Lenders will also have requirements for borrowers looking to refinance. Most of the time, you will need to have a consistent loan repayment history. You should also be able to prove you have a stable income and decent credit history. If you aren’t able to demonstrate these things, there are some lenders that offer home loans to those who lack documentation or have bad credit.

When should I consider refinancing?

When the RBA cash rate is low, as it is now, refinancing might be a good option. Everyone’s situation is different and getting a lower interest rate isn’t the only reason to refinance.

Changes in your financial situation may also mean that refinancing makes sense. If you are experiencing a loss in income that makes it hard to meet your monthly minimum payments, it might be time to consider refinancing. In cases like this, you may be able to reduce your monthly repayment amount by extending your loan.

Alternatively, if you are earning more money it can also make sense to refinance your home loan. If you up your monthly repayments and reduce your loan term, you can have your loan paid off much faster and save on interest.

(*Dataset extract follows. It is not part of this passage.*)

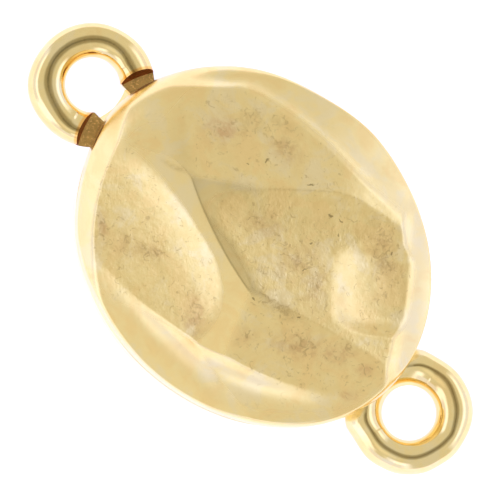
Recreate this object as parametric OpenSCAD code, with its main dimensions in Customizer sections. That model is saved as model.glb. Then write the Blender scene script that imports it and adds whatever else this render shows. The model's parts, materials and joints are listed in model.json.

By refinancing, you can get access to loan features that may improve your home loan experience and help you pay it off faster. Other reasons to consider refinancing include:

  • If interests rates have lowered
  • To consolidate your debt
  • You want to renovate your home
  • Your partner or spouse is going to start/stop contributing to repayments
  • You are expecting a baby
  • You’re interested in using your home loan equity

Related: 6 questions to ask before refinancing

When should I avoid refinancing?

Generally, avoid refinancing when there is no monetary benefit in doing so. If any associated refinancing costs outweigh the savings that a low interest rate could give you, it’s not worth it. Break costs may arise for those refinancing out of a fixed rate loan, so it’s important to know how much those fees might add up to. A broker can do the maths and work out if the benefits outweigh the costs.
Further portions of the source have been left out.